# agility training at home?



## kellykelly (Jan 27, 2012)

anyone have experience with that? books, DVDs, Internet resources, etc?

wanted to do something with xerxes, he was interested in a agility set we went through at a park recently. there's not very many agility classes around but I looked at every one...

every one was discriminating though. 4 groups, didn't allow bully mixes, german shepherds, boxers, dobermans, rottweilers, huskies, sight hounds, terriers or hounds. the excuse for them was "they have violent tendencies so can't be trusted"... -_-

which I thought was ridiculous. most living things are capable of violence..."good" breed or not. ><

not really a pitbull thing but I've seen some do it. still want to do it, though. help?


----------



## lauren43 (Feb 6, 2011)

I heard Susan Garrett videos are good. It part of what my trainer bases her training from. 

I'm sorry to hear many of your classes have breed biases, Avery and I have been lucky not to run into that.


----------



## chowder (Sep 7, 2008)

We do all our stuff at home. Mostly because we 1) we live out in the country 2) I don't want to drive forever to get to a 'professional' place 3) I have multiple dogs and don't want to pick just one to do it with 4) I don't have the extra money to pay to take the dogs to a 'professional' trainer just to use their equipment.

I make my own things for the dogs to use. Some of the stuff doesn't even look like the 'real' article but the dogs love it. Examples:

We use a two foot high tree stump as a 'jump table'
two concrete blocks with a broomstick on them becomes a pole to jump over (and you can make it higher or lower)
a clothesline strung low between two trees had a tarp thrown over it like a tent. This became our 'tunnel'. 
We jumped in an out of the kiddie pool
ran around trees like weaving,
Jump onto the lawn chair and sit there, etc.....you get the picture

There's almost unlimited things you can do in your own backyard if you don't just think in terms of 'real' agility equipment. Since my dogs weren't actually competing in contests, just learning obedience and having fun, it's all wide open for me. They just love anything that's a game and involves running around the yard with me! I make sure that some of it involves stopping and sitting for a minute so they have to actually think. 

I did do the real agility lessons with two of the dogs when they were puppies, so they knew the basics. One was kept separated from the other dogs because he was a chow (he was 4 months old at the time !!!) We didn't go back to that place again. :smile:


----------



## Maxy24 (Mar 5, 2011)

Depends...is it something that will remain at home (you'll only ever want to do it for fun at home) or are you hoping to maybe someday try him out at competitions? If you want to compete someday I'd say you need to make sure equipment is correct. Also keep in mind there are some safety concerns involved so do be careful with jump heights and contacts and whatnot. In an agility class you'd also learn foundation skills (hind end awareness, balance, go outs, front and hind crosses, etc.) and handling skills (how to communicate with the dog on course) which are key to competing. But if it's purely fun and the courses will be simple then it matters a bit less, though those foundation skills would be helpful for safety reasons.

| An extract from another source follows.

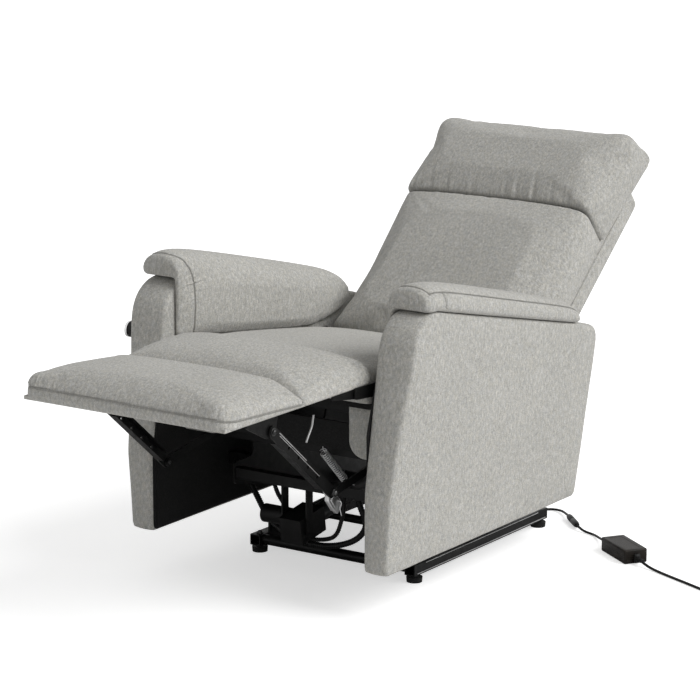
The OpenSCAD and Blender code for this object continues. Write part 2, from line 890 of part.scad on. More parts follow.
module legrest_board() {
    color(ply)
        translate([-pad_in + 6, toe_y + 6, board_z])
            cube([2 * (pad_in - 6), legrest_hinge[0] + 8 - toe_y - 6, board_t]);
}

module legrest_cushion(y, l) {
    color(fabric)
        translate([0, y, board_z + board_t])
            cushion(2 * pad_in, l, legrest_t, legrest_crown, 20, 26);
}

module legrest_toe_cushion() { legrest_cushion(toe_y, toe_l); }

module legrest_calf_cushion() {
    legrest_cushion(toe_seam_y + seam_gap, calf_end_y - toe_seam_y - seam_gap);
}

// ---------- Back ----------

shell_top = 640;

module back_hinge_arms() {
    color(black_steel)
        mirrored_pair()
            in_back_frame()
                side_sheet(hinge_arm_x, link_t)
                    difference() {
                        polygon(round_outline([
                            [-12, -12, 10],
                            [30, -back_t - 40, 10],
                            [190, -back_t - 40, 6],
                            [190, -back_t - 8, 6],
                            [90, -back_t - 8, 30],
                            [12, 0, 8],
                            [6, 12, 8],
                            [-12, 12, 10]], 6));
                        circle(pin_r + pin_play, $fn = 48);
                    }
}

module back_frame() {
    half = shell_half_w - shell_wall - 1;
    z0 = -back_t - shell_d + shell_wall + 1;
    h = shell_d - shell_wall - 2;
    color(ply)
        in_back_frame() {
            mirrored_pair() translate([half - 32, 20, z0]) cube([32, shell_top - 40, h]);
            for (y = [20, 300, shell_top - 70])
                translate([-half + 32, y, z0]) cube([2 * half - 64, 50, h]);
        }
}

// Fabric-covered outer back: a shallow tray, open to the front
module back_shell() {
    color(fabric)
        in_back_frame()
            difference() {
                translate([-shell_half_w, 4, -back_t - shell_d])
                    cube([2 * shell_half_w, shell_top - 4, shell_d - soft_gap]);
                translate([-shell_half_w + shell_wall, 4 + shell_wall, -back_t - shell_d + shell_wall])
                    cube([2 * (shell_half_w - shell_wall), shell_top - 4 - 2 * shell_wall, shell_d]);
            }
}

module back_cushion() {
    color(fabric)
        in_back_frame()
            translate([0, 5, -back_t])
                cushion(2 * back_half_w, lumbar_h - 5, back_t, back_crown, 30, 26);
}

module headrest_cushion() {
    color(fabric)
        in_back_frame()
            translate([0, lumbar_h + seam_gap, -back_t])
                cushion(
                    2 * back_half_w, headrest_h, back_t, back_crown + 4, 34, 22, headrest_flare,
                    headrest_roll);
}

// ---------- Actuator ----------

module along_actuator(from) {
    translate([actuator_x, actuator_a[0], actuator_a[1]])
        rotate([actuator_angle - 90, 0, 0])
            translate([0, 0, from]) children();
}

// Motor hanging under the gear housing at the front end
module actuator_motor() {
    color(black_plastic) {
        along_actuator(-26)
            translate([-motor_r, -motor_r, 0]) cube([2 * motor_r, 2 * motor_r, tube_from + 26]);
        along_actuator(tube_from - 28)
            translate([-motor_r, 0, 0])
                rotate([0, -90, 0])
                    cylinder(motor_l - 30, 22, 22, $fn = 48);
    }
}

module actuator_tube() {
    color(dark_steel)
        along_actuator(tube_from)
            difference() {
                cylinder(tube_to - tube_from, actuator_d / 2, actuator_d / 2, $fn = 64);
                translate([0, 0, 12])
                    cylinder(tube_to - tube_from, rod_d / 2 + pin_play, rod_d / 2 + pin_play, $fn = 48);
            }
}

// Rod with a flat eye end and its pin
module actuator_rod() {
    color(zinc) {
        along_actuator(tube_to - 330)
            cylinder(actuator_len - 30 - tube_to + 330, rod_d / 2, rod_d / 2, $fn = 48);
        along_actuator(actuator_len - 32)
            translate([-clevis_w / 2, -11, 0]) cube([clevis_w, 22, 44]);
        across(actuator_b, actuator_x - clevis_w / 2 - lever_t - 2, clevis_w + 2 * lever_t + 4, pin_r);
    }
}

// ---------- Control and wiring ----------

control_x = -arm_outer(control_z + control_d / 2) - 1.8;

module on_control() {
    translate([control_x, control_y, control_z])
        rotate([0, -90, 0]) children();
}

module control_housing() {
    depth = 8;
    color(black_plastic)
        on_control()
            difference() {
                cylinder(control_out, control_d / 2 - 2, control_d / 2 - 2, $fn = 64);
                translate([0, 0, control_out - depth])
                    cylinder(depth + 1, control_d / 2 - 6, control_d / 2 - 6, $fn = 64);
            }
}

module control_ring() {
    color([0.85, 0.85, 0.86])
        on_control()
            translate([0, 0, control_out - 7])
                difference() {
                    cylinder(6, control_d / 2, control_d / 2, $fn = 64);
                    translate([0, 0, -1])
                        cylinder(8, control_d / 2 - 2, control_d / 2 - 2, $fn = 64);
                }
}

// Half-round push button
module button(side) {
    r = control_d / 2 - 6.4;
    color(black_plastic)
        on_control()
            translate([0, 0, control_out - 8 + button_travel + 0.2])
                intersection() {
                    cylinder(8 - button_travel, r, r, $fn = 64);
                    translate([side > 0 ? 0.4 : -r - 0.4, -r - 1, -1])
                        cube([r, 2 * r + 2, 12]);
                }
}

module button_up() { button(1); }

module button_down() { button(-1); }

// Two bowed looms at the front, from the right arm to the actuator's motor
loom_d = 15;
loom_a = [
    [-arm_in + lining_t + 0.2, -88, 196], [-arm_in + 12, -88, 196], [-arm_in + 32, -88, 184],
    [-arm_in + 66, -92, 140], [-arm_in + 121, -112, 92], [-80, -140, 68], [10, -146, 64],
    [80, -136, 84], [108, -124, 120], [96, -128, 168], [90, -136, 200], [90, -136, 209.5]];
loom_b = [
    [-150, -128, 209.5], [-150, -126, 190], [-138, -122, 158], [-116, -122, 132],
    [-84, -126, 112], [-40, -150, 78], [40, -158, 92], [62, -152, 140], [60, -138, 190],
    [60, -136, 209.5]];

module wiring_loom() {
    color(black_plastic) {
        tube_along(led(loom_a, 3), loom_d, 8);
        tube_along(led(loom_b, 3), loom_d * 0.7, 8);
    }
}

// ---------- Power supply ----------

clip_at = [150, rail_rear_y - 14 + cross_d / 2, cross_z];
dc_start = [clip_at[0], clip_at[1] + 14, clip_at[2]];
adapter_turn = -34.6;
adapter_mid = [517, 357, 0];
adapter_dir = [cos(adapter_turn), sin(adapter_turn), 0];
adapter_side = [-sin(adapter_turn), cos(adapter_turn), 0];
dc_socket = adapter_mid - adapter_dir * (adapter_l / 2) - adapter_side * 12 + [0, 0, 17];
mains_socket = adapter_mid + adapter_dir * (adapter_l / 2 + 12) + [0, 0, 14];
connector_a = [250, 555, 10];
connector_b = [316, 488, 10];
connector_dir = unit(connector_b - connector_a);

dc_route = concat(
    [dc_start, dc_start + [0, dc_d, 0]],
    [[152, 540, 20], [160, 578, 6], [178, 600, 4], [208, 594, 6]],
    [connector_a - connector_dir * dc_d, connector_a]);
adapter_route = concat(
    [connector_b, connector_b + connector_dir * dc_d],
    [[342, 474, 5], [376, 462, 4], [410, 432, 8]],
    [dc_socket - adapter_dir * dc_d, dc_socket]);

coil_inner_r = 28;
coil_pitch = mains_d + 1.4;
coil_layer_turns = 2.5;
coil_outer_r = coil_inner_r + coil_pitch * coil_layer_turns;
coil_turns = 2 * coil_layer_turns + 0.5;
coil_start_a = 245;
coil_start = [842, 196, mains_d / 2];
coil_mid = coil_start - coil_outer_r * [cos(coil_start_a), sin(coil_start_a), 0];
coil_in_dir = [-sin(coil_start_a), cos(coil_start_a), 0];

mains_route = concat(
    [mains_socket, mains_socket + adapter_dir * mains_d],
    [[618, 296, 6], [660, 278, 3.4], [737, 244, 3.4], [800, 216, 3.4]],
    [coil_start - coil_in_dir * mains_d, coil_start]);

// Radius and height of the coil's middle line after t turns: in, up a layer, and out again
function coil_r(t) =
    coil_inner_r + coil_pitch * max(0, coil_layer_turns - t, t - coil_layer_turns - 0.5);
function coil_z(t) =
    mains_d / 2 + coil_pitch * max(0, min(1, (t - coil_layer_turns) / 0.5));
function coil_at(t) =
    let(a = coil_start_a + 360 * t)
    [coil_mid[0] + coil_r(t) * cos(a), coil_mid[1] + coil_r(t) * sin(a), coil_z(t)];
coil_steps = 24 * coil_turns;
coil_path = [for (i = [0 : coil_steps]) coil_at(i / 24)];
coil_end = coil_path[coil_steps];
coil_end_dir = unit(coil_end - coil_path[coil_steps - 1]);
coil_lead_out = 30;
plug_start = coil_end + coil_end_dir * coil_lead_out;
coil_route = concat([coil_start - coil_in_dir * eps], [for (i = [1 : coil_steps]) coil_path[i]],
    [plug_start]);
coil_gap = min([for (i = [0 : coil_steps - 12], j = [i + 12 : coil_steps])
    norm(coil_path[i] - coil_path[j])]) - mains_d;
echo(str("Least gap between the coil's own turns: ", coil_gap, " mm"));

module cord_clip() {
    color(black_plastic)
        translate(clip_at)
            rotate([-90, 0, 0])
                translate([0, 0, 0.1]) cylinder(13.9, 8, 5.5, $fn = 32);
}

module dc_lead() { color(black_plastic) tube_along(led(dc_route, 4), dc_d, 8); }

module adapter_lead() { color(black_plastic) tube_along(led(adapter_route, 4), dc_d, 8); }

module along(p, q) {
    d = q - p;
    translate(p)
        rotate([0, 0, atan2(d[1], d[0])])
            rotate([0, 90, 0]) children();
}

module inline_connector() {
    l = norm(connector_b - connector_a);
    color(black_plastic)
        along(connector_a, connector_b) {
            cylinder(16, 5, 9, $fn = 32);
            translate([0, 0, 16]) cylinder(l - 32, 9.5, 9.5, $fn = 32);
            translate([0, 0, l - 16]) cylinder(16, 9, 5, $fn = 32);
        }
}

module power_adapter() {
    color(black_plastic)
        translate(adapter_mid)
            rotate([0, 0, adapter_turn]) {
                translate([-adapter_l / 2, -adapter_w / 2, 0]) cube([adapter_l, adapter_w, adapter_h]);
                translate([adapter_l / 2 - eps, 0, 14])
                    rotate([0, 90, 0]) cylinder(12 + eps, 8, 5.5, $fn = 32);
            }
}

module mains_lead() { color(black_plastic) tube_along(led(mains_route, 4), mains_d, 8); }

module mains_coil() { color(black_plastic) tube_along(coil_route, mains_d, 6); }

// Two-pin plug in line with the end of the cord, lying on the floor
module mains_plug() {
    flat_dir = [coil_end_dir[0], coil_end_dir[1], 0];
    half_h = plug_start[2];
    along(plug_start, plug_start + flat_dir) {
        color(black_plastic) {
            cylinder(12, 5, 8, $fn = 32);
            translate([-half_h, -13, 12]) cube([2 * half_h, 26, 30]);
        }
        color(zinc)
            for (y = [-6.5, 6.5]) translate([-3.2, y - 0.8, 42]) cube([6.4, 1.6, 16]);
    }
}

base_rail_right();
base_rail_left();
base_cross_front();
base_cross_rear();
base_feet();
base_pivot_pins();
rear_lift_links();
front_lift_links();
chassis_plate_right();
chassis_plate_left();
chassis_cross_tube();
lift_pivot_pins();
actuator_motor();
actuator_tube();
actuator_rod();
arm_brackets();
seat_rails();
seat_deck();
seat_cushion();
side_plate_right();
side_plate_left();
front_apron();
front_panel();
rear_rail();
arm_panel_right();
arm_panel_left();
arm_lining_right();
arm_lining_left();
arm_pad_right();
arm_pad_left();
legrest_pivot_brackets();
drive_link_right();
drive_link_left();
drive_tube();
thrust_link_right();
thrust_link_left();
legrest_brackets();
legrest_board();
legrest_toe_cushion();
legrest_calf_cushion();
back_hinge_arms();
back_frame();
back_shell();
back_cushion();
headrest_cushion();
wiring_loom();
control_housing();
control_ring();
button_up();
button_down();
cord_clip();
dc_lead();
inline_connector();
adapter_lead();
power_adapter();
mains_lead();
mains_coil();
mains_plug();
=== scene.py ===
import math

import bmesh
import bpy
import numpy as np
from mathutils import Matrix, Vector, noise
from mathutils.bvhtree import BVHTree


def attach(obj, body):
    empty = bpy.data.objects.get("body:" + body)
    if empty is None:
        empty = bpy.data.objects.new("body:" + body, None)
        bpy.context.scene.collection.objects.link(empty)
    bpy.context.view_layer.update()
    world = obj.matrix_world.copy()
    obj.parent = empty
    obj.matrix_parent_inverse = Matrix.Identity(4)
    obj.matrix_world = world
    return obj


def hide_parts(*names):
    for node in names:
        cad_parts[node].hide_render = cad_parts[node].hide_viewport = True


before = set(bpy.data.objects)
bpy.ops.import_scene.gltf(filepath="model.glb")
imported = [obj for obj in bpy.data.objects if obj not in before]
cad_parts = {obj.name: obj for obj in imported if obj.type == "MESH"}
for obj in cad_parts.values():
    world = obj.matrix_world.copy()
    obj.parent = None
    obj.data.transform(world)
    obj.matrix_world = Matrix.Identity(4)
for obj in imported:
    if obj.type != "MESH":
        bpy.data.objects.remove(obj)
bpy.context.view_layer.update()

MM = 0.001
SIDES = {"left": 1, "right": -1}
QUARTER = math.radians(90)
SEAT_SLOPE, BACK_LEAN = math.radians(8), math.radians(40)
SEAT = Matrix.Translation((0, -0.270, 0.555)) @ Matrix.Rotation(-SEAT_SLOPE, 4, "X")
BACK = Matrix.Translation((0, 0.262, 0.462)) @ Matrix.Rotation(BACK_LEAN, 4, "X")
ARM_IN, PAD_IN = 0.291, 0.272


def add_object(name, data):
    made = bpy.data.objects.new(name, data)
    bpy.context.collection.objects.link(made)
    return made


def put(target, **values):
    for key, value in values.items():
        setattr(target, key, value)


# ---------- Camera ----------

def make_camera():
    azimuth, elevation, distance = math.radians(34.281), math.radians(12.797), 7.0
    aim = Vector((-0.01952, 0, 0.49609))
    focal_px, image_px, sensor = 3018.84, 700, 36
    back = Vector((math.sin(azimuth) * math.cos(elevation),
                   -math.cos(azimuth) * math.cos(elevation), math.sin(elevation)))
    data = bpy.data.cameras.new("camera")
    put(data, sensor_width=sensor, lens=focal_px / image_px * sensor, clip_end=60)
    camera = add_object("camera", data)
    camera.location = aim + back * distance
    camera.rotation_mode = "QUATERNION"
    camera.rotation_quaternion = (-back).to_track_quat("-Z", "Y")
    bpy.context.scene.camera = camera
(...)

If you want to go all out and actually build legit equipment here are the specifications:
NADAC: NADAC Equipment Specifications
AKC (chapter 3): http://www.akc.org/pdfs/rulebooks/REAGIL.pdf
USDAA: http://www.usdaa.com/binary/files/Rules_ebook_2011_appA.pdf

I think it's ridiculous that the classes are discriminating based on breed, pit bulls, at least properly built pit bulls, are awesome at agility. They are agile, driven, fast, all around good sport dogs.


----------